Notice that some lines have been struck through, for example, lines 314 and 341. Both were moved inside the test located at line 346. This adjustment addresses a stability issue that occurred when clicking certain controls. The variable sz is used in each of the objects. This can be seen in lines 297, 300, 303, 306, and 309, as well as in the conditional tests at lines 312 and 336.

Compared with the previous version, this modification specifically stabilizes the interaction between the mouse indicator and Chart Trade. Previously, if the mouse indicator was loaded first, some Chart Trade controls would not respond correctly. The only workaround was to remove the indicator from the chart and reinsert it. Only then would the controls behave properly. Strange, to say the least.

Because of this, the CHARTEVENT_OBJECT_CLICK event should be removed from the processing code. All lines between 381 and 403 must therefore be deleted from the code shown in the last article. Since these changes don't alter any of the explanations previously given, we can now move on to the main subject of this article.

Understanding the Planning Behind the Message Protocol

I cannot assume what you, dear reader, already know about computer communication systems. To avoid leaving anyone behind, I'll explain this from the ground up. If you already have experience with such protocols, much of this may be obvious, and you can skip ahead to the next section.

In the previous article, I explained why numeric values must be converted into their literal (string) equivalents. For example, if you need to transmit the binary value 0001 0011, you must convert it into the string "19". That means transmitting two bytes instead of one. While this may seem inefficient, the goal is not efficiency but clarity: ensuring that the information is correctly understood on the receiving side. Efficiency is desirable, of course, but accuracy takes priority.

As explained earlier, we'll use the 'sparam' field. The challenge now is this: if the information must be transmitted inside a single string, how do we determine where one piece of data ends and another begins? After all, this is the key question.

Designing a strategy for this is essential. You need a format that allows you to extract each piece of data later. Several approaches are possible, each with its own advantages and drawbacks. One option is to use fixed-length arrays for each field. Concatenated, they form the transmitted string. This approach has its advantages and disadvantages.

This makes indexing simple, since each block always has the same size. However, it wastes memory and bandwidth if fields don't fully use their allocated space. In fact, empty positions will take up bandwidth, in our case, memory.

To make it clearer, take a look at the image below:

The blue block represents the NULL character that marks the end of the string. Notice how one of the arrays has empty positions, wasting space. It is situations like these that make using a fixed size array difficult.

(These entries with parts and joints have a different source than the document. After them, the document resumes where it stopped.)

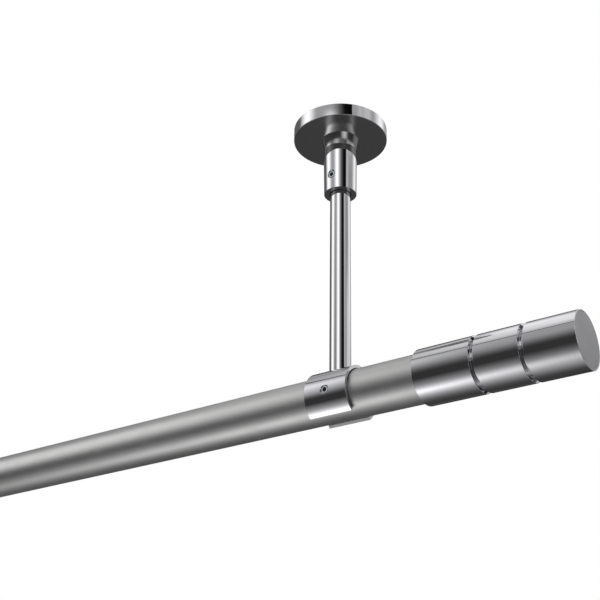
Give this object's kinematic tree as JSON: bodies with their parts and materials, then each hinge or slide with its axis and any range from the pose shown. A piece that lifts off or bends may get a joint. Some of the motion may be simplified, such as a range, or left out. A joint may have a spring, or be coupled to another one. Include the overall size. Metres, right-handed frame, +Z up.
{
  "type": "curtain rod",
  "caption": "Ceiling mounted curtain rod: a round satin tube hung in open saddles below chrome drop supports, with a grooved cylinder finial on each end.",
  "frame": {"origin": "on the ceiling plane, midway between the two ceiling flanges", "axes": "+X along the rod towards the end seen in the picture, -Y towards the room, +Z up into the ceiling"},
  "size_m": [1.3374, 0.06, 0.201],
  "materials": {
    "satin_rod": "satin anodised, brushed along its length",
    "chrome": "polished chrome plating",
    "satin_chrome": "half-polished chrome plating",
    "finial_chrome": "polished, with fine turning marks",
    "finial_end": "satin, turned",
    "zinc_plate": "zinc plated",
    "screw_steel": "plain hardened steel",
    "brass_insert": "turned",
    "black_plastic": "moulded, black"
  },
  "bodies": {
    "ceiling_supports": {"ceiling_plate_right": "zinc_plate", "flange_cover_right": "chrome", "flange_stud_right": "screw_steel", "boss_right": "chrome", "sleeve_right": "chrome", "ceiling_plate_left": "zinc_plate", "flange_cover_left": "chrome", "flange_stud_left": "screw_steel", "boss_left": "chrome", "sleeve_left": "chrome"},
    "hanger_right": {"hanger_right": "chrome", "hanger_insert_right": "brass_insert", "saddle_right": "satin_chrome", "saddle_liner_right": "black_plastic", "saddle_screw_right": "screw_steel"},
    "hanger_left": {"hanger_left": "chrome", "hanger_insert_left": "brass_insert", "saddle_left": "satin_chrome", "saddle_liner_left": "black_plastic", "saddle_screw_left": "screw_steel"},
    "rod": {"rod_tube": "satin_rod"},
    "sleeve_grub_right": {"sleeve_grub_right": "screw_steel"},
    "saddle_grub_right": {"saddle_grub_right": "screw_steel"},
    "finial_right": {"finial_body_right": "finial_chrome", "finial_cap_right": "finial_end", "finial_plug_right": "black_plastic", "finial_screw_right": "screw_steel"},
    "sleeve_grub_left": {"sleeve_grub_left": "screw_steel"},
    "saddle_grub_left": {"saddle_grub_left": "screw_steel"},
    "finial_left": {"finial_body_left": "finial_chrome", "finial_cap_left": "finial_end", "finial_plug_left": "black_plastic", "finial_screw_left": "screw_steel"}
  },
  "joints": [
    {"name": "height_right", "type": "slide", "parent": "ceiling_supports", "child": "hanger_right", "axis": [0, 0, 1], "range_m": [-0.005, 0.0015]},
    {"name": "height_left", "type": "slide", "parent": "ceiling_supports", "child": "hanger_left", "axis": [0, 0, 1], "range_m": [-0.005, 0.0015]},
    {"name": "rod_shift", "type": "slide", "parent": "hanger_right", "child": "rod", "axis": [1, 0, 0], "range_m": [-0.04, 0.04]},
    {"name": "finial_right_pull", "type": "slide", "parent": "rod", "child": "finial_right", "axis": [1, 0, 0], "range_m": [0, 0.04]},
    {"name": "sleeve_grub_right_turn", "type": "hinge", "parent": "ceiling_supports", "child": "sleeve_grub_right", "pos_m": [0.52, -0.0085, -0.0384], "axis": [0, -1, 0], "range_deg": [0, 360]},
    {"name": "saddle_grub_right_turn", "type": "hinge", "parent": "hanger_right", "child": "saddle_grub_right", "pos_m": [0.52, -0.015, -0.185], "axis": [0, -1, 0], "range_deg": [0, 360]},
    {"name": "finial_left_pull", "type": "slide", "parent": "rod", "child": "finial_left", "axis": [-1, 0, 0], "range_m": [0, 0.04]},
    {"name": "sleeve_grub_left_turn", "type": "hinge", "parent": "ceiling_supports", "child": "sleeve_grub_left", "pos_m": [-0.52, -0.0085, -0.0384], "axis": [0, -1, 0], "range_deg": [0, 360]},
    {"name": "saddle_grub_left_turn", "type": "hinge", "parent": "hanger_left", "child": "saddle_grub_left", "pos_m": [-0.52, -0.015, -0.185], "axis": [0, -1, 0], "range_deg": [0, 360]}
  ],
  "couplings": [
    {"joint": "height_left", "follows": "height_right", "ratio": 1}
  ]
}
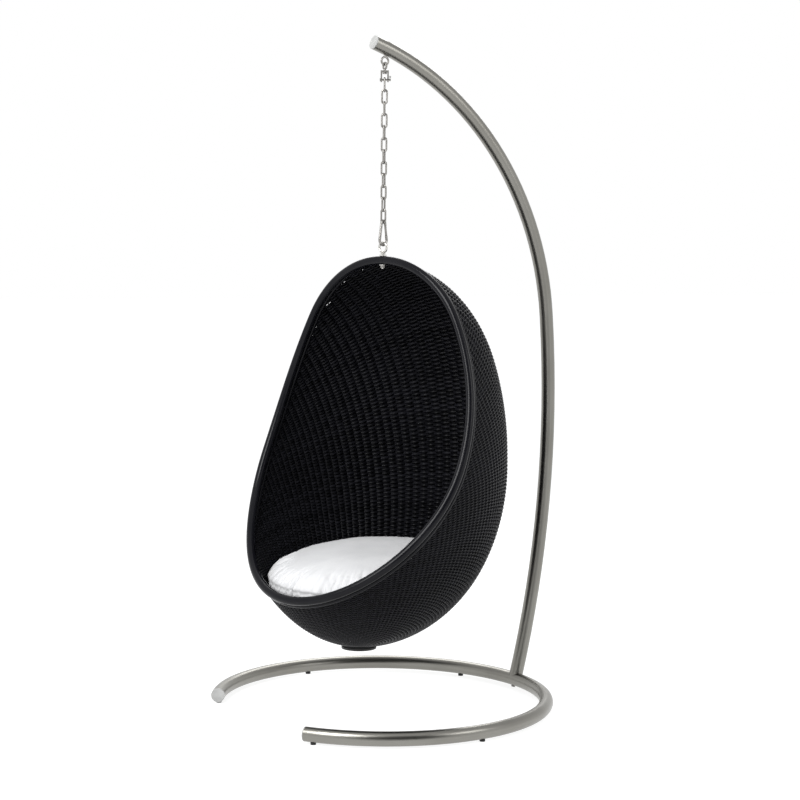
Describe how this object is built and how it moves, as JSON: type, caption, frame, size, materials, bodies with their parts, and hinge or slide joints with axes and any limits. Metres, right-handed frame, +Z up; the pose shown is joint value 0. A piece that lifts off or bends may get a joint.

An alternative is to use variable-length arrays sized exactly to the data. This avoids wasted space and makes extraction easier. The drawback is added complexity. We'll need to write more code. As we create more code, we need to test it. Additionally, in many cases, there's the risk of data loss if the information exceeds the expected size. Figure 2 shows an idealized version of this approach:

As you can see in the first image, the blue block indicates where the character that marks the end of the line is. Note that here we have an idealized state where each color represents information that will be compressed into a row. Although in some cases this may complicate the extraction of the string, for a complete and correct recovery of the original information this case seems quite adequate. However, in this case, each set will have a fixed size. Then we get a more advanced approach than the one shown in the first figure. But problems arise if, for example, a field expected to be two bytes suddenly needs three.

That would be the worst case scenario. One of the bytes will be lost during the assembly of the green set. What if the green set could grow to accommodate this extra byte? Is it possible to do this? No. If we do this, all information after the green set will be compromised, and the receiver will not be able to understand that there are three bytes in the green set, not two as he expected.

This demonstrates that protocol design is not trivial. If the receiver expects fixed sizes and the sender changes them, communication fails. A different approach is needed.

One possibility is variable-length blocks, where each field can be as large as needed. That would be much better, wouldn't it? But then a new problem arises: how does the receiver know where one field ends and the next begins? This requires delimiters or markers. But here you need to think carefully, otherwise you may end up sending a message that will not be understood by the recipient, even if it is right for you. But how is it possible that for the recipient everything is not so clear?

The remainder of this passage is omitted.